Chris Tap, associate director of debt relief charity Credit Action, said there had been slow progress on the scheme and the way it was announced had been "messy".
"The whole scheme has come together a little bit on the hoof," he said, and it was "confusing" for the public.
'No delay'
In December, Mr Brown said eight major mortgage lenders had signed up to the plan in principle.
But nearly three months later, the government is still locked in talks with lenders over how the scheme, which is meant to cover mortgages worth up to £400,000, will work.
The idea is that lender and homeowner will agree on the proportion of payment to be deferred up to 100% but the government is understood to have clashed with lenders over the extent to which it will underwrite it.
A spokesman for the Department for Local Government and Communities said the scheme had not been delayed as a firm date for its launch had not been announced until now.

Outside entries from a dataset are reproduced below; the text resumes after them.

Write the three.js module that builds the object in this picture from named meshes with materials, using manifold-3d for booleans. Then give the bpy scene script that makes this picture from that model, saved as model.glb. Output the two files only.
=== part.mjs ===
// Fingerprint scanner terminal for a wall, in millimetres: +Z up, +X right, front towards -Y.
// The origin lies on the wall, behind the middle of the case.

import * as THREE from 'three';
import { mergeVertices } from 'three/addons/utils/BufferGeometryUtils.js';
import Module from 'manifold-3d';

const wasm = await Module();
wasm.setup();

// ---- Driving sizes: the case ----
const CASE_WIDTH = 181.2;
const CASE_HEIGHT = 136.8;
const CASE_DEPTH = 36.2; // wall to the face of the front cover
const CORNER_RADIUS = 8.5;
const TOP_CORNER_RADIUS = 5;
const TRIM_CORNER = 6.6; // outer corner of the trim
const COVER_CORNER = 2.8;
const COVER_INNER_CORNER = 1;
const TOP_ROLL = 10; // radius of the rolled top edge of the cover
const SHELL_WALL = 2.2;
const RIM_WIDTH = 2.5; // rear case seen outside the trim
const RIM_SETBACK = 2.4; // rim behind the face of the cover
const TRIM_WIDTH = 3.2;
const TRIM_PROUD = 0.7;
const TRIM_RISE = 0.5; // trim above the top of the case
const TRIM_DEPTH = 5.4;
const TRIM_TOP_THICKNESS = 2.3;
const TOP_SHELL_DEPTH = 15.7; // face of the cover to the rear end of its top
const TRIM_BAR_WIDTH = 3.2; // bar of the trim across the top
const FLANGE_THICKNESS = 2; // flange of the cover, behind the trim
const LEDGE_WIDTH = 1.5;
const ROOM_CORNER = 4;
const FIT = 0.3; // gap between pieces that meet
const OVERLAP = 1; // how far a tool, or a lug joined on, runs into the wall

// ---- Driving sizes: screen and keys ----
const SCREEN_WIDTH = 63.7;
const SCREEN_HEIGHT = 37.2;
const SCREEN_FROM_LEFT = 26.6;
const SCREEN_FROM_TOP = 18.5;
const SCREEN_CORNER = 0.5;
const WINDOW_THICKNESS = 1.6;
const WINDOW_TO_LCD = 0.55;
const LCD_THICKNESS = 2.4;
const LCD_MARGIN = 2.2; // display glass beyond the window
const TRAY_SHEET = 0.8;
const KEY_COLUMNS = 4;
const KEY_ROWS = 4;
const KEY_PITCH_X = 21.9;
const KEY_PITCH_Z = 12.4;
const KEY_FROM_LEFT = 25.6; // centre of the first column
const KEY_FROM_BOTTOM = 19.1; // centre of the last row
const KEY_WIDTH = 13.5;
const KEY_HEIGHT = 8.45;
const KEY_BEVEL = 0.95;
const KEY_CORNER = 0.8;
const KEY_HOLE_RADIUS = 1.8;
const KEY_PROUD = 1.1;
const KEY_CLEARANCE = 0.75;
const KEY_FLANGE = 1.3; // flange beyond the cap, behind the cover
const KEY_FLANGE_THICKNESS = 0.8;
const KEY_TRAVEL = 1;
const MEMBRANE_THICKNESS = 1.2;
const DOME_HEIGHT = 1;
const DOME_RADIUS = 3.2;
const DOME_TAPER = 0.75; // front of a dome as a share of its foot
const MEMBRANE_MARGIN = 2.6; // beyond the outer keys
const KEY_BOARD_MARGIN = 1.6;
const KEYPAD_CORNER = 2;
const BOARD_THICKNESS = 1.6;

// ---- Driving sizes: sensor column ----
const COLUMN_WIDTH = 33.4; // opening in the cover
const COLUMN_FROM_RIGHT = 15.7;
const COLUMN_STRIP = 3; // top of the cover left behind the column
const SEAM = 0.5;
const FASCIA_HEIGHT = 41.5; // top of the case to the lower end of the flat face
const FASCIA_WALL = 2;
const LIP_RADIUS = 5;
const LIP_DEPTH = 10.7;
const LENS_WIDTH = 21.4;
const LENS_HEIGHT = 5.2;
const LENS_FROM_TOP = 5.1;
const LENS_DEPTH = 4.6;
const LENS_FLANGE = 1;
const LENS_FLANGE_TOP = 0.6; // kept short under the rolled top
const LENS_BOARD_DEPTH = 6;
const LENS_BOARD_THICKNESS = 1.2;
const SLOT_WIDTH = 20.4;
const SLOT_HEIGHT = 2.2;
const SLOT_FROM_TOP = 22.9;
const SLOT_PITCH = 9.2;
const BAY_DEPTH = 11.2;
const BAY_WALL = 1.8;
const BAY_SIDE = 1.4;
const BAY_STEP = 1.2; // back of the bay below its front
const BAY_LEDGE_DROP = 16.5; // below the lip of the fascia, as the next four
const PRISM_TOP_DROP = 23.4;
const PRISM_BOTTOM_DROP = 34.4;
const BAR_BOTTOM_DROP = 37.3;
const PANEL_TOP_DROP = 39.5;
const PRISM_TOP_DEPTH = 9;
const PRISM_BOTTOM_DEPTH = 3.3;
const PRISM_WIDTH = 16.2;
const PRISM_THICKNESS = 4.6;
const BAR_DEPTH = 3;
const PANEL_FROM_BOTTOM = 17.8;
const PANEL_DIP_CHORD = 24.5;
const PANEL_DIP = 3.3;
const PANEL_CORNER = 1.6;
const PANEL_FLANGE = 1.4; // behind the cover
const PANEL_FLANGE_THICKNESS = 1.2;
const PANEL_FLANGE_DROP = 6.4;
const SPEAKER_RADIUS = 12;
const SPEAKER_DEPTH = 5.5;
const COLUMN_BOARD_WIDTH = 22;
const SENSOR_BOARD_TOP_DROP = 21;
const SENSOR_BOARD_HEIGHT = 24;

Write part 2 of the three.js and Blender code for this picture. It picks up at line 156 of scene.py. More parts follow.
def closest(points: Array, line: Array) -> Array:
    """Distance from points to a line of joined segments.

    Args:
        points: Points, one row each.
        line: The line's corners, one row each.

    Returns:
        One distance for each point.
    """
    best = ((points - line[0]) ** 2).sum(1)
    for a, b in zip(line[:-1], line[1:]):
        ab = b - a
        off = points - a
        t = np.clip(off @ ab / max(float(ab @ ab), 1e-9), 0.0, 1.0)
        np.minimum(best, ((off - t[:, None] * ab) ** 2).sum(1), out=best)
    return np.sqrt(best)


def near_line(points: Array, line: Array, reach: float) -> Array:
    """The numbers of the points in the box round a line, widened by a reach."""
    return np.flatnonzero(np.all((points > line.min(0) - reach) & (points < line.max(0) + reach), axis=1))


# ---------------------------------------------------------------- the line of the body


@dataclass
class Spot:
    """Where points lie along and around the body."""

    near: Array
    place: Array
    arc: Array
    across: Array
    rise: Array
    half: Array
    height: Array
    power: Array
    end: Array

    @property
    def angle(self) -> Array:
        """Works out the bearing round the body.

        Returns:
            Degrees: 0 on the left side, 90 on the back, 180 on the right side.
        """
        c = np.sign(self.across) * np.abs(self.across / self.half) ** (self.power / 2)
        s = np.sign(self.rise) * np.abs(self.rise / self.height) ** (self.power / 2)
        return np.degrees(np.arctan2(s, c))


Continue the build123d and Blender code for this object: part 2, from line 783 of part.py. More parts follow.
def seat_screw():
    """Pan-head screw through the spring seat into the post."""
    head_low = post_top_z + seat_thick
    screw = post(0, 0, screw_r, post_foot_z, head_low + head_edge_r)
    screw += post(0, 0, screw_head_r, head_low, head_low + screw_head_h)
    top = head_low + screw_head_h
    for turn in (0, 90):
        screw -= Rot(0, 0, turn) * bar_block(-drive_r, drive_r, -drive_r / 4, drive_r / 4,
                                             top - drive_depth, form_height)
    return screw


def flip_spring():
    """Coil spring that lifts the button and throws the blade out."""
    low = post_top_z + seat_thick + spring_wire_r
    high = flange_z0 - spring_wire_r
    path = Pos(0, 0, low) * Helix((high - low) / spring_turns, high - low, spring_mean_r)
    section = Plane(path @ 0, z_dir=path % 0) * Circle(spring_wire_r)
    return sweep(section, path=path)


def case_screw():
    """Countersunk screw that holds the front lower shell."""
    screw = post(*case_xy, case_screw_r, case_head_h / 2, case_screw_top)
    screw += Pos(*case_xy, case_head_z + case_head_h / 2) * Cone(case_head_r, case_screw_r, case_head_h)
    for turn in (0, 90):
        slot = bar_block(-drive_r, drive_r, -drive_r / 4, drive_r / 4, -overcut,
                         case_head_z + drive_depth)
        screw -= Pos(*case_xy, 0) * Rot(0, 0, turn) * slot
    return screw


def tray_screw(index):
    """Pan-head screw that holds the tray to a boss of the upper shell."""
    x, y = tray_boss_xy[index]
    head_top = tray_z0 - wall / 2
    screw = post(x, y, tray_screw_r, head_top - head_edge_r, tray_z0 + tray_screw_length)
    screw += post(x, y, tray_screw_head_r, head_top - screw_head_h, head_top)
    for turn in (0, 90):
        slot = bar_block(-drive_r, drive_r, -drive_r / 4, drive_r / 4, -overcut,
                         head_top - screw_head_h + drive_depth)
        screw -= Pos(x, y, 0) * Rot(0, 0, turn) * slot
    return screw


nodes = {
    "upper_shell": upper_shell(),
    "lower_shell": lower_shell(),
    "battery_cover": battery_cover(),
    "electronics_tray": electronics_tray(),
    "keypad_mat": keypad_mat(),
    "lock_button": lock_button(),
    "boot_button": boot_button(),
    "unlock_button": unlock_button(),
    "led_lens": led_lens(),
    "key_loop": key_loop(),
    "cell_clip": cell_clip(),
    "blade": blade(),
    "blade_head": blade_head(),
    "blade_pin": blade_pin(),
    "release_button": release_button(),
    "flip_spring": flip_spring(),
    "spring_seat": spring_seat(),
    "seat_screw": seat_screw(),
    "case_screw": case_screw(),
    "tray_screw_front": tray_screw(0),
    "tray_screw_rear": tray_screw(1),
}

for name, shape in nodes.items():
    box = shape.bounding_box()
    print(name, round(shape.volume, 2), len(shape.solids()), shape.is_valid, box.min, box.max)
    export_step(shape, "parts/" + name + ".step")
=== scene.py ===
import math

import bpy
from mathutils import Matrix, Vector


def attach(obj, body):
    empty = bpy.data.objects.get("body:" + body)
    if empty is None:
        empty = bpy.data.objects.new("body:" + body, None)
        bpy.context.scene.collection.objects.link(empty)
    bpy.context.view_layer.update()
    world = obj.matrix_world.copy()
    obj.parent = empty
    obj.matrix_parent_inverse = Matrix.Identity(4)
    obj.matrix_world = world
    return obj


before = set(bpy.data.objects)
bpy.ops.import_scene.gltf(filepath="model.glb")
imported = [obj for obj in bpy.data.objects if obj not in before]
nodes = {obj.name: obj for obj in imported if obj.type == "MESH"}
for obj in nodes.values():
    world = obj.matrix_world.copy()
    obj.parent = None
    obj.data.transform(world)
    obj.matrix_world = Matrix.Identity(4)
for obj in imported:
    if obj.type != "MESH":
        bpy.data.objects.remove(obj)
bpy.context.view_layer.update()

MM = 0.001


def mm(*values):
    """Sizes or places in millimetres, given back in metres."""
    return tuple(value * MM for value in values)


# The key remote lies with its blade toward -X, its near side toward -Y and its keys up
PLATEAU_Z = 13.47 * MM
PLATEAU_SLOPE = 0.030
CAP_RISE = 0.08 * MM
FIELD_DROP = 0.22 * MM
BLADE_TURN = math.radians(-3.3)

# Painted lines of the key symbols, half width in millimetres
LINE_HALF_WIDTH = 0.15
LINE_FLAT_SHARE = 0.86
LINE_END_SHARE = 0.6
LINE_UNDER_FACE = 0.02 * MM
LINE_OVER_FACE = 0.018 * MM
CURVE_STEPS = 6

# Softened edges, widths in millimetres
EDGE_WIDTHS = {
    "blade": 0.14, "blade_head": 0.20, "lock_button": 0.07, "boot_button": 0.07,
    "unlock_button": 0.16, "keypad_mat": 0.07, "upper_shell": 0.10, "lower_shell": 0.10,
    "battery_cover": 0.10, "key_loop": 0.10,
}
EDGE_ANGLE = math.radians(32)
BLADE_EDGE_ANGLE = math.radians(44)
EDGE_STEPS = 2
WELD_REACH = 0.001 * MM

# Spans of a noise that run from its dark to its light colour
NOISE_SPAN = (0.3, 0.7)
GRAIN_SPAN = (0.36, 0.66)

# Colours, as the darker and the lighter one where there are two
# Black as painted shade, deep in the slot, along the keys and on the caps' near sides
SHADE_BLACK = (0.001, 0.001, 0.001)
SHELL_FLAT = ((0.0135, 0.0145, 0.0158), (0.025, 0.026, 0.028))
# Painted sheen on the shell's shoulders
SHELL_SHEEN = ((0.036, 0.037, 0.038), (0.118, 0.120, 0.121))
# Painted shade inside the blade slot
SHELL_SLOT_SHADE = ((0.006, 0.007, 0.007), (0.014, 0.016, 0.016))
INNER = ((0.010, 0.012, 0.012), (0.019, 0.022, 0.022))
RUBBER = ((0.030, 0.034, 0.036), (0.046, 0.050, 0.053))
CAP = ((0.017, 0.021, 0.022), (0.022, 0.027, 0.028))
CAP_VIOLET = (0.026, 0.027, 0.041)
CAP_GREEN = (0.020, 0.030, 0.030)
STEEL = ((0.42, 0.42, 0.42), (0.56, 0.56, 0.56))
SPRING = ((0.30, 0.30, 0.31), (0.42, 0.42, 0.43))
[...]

Cabinet Office minister Liam Byrne told the World at One: "Our goal is to get the mortgage support scheme up and running in April and actually you can now get hold of help with mortgage interest if your house is worth £200,000 or less."
He said it was "misleading" to focus solely on the mortgage support scheme when there "five different ways" the government was helping people with mortgage payments.
These included the mortgage rescue scheme, in which housing associations take an equity stake in properties, and a deal with lenders not to repossess homes within the first three months of arrears.
He contrasted the government's approach that of the Conservatives, who he claimed would "do nothing" to help people through the recession.
It comes as figures from Council of Mortgage Lenders (CML) suggest the number of homes in the UK repossessed by lenders rose last year by 54% to 40,000.
Despite the recession, the CML said this was fewer than it had originally predicted, but it expects repossessions this year will reach about 75,000.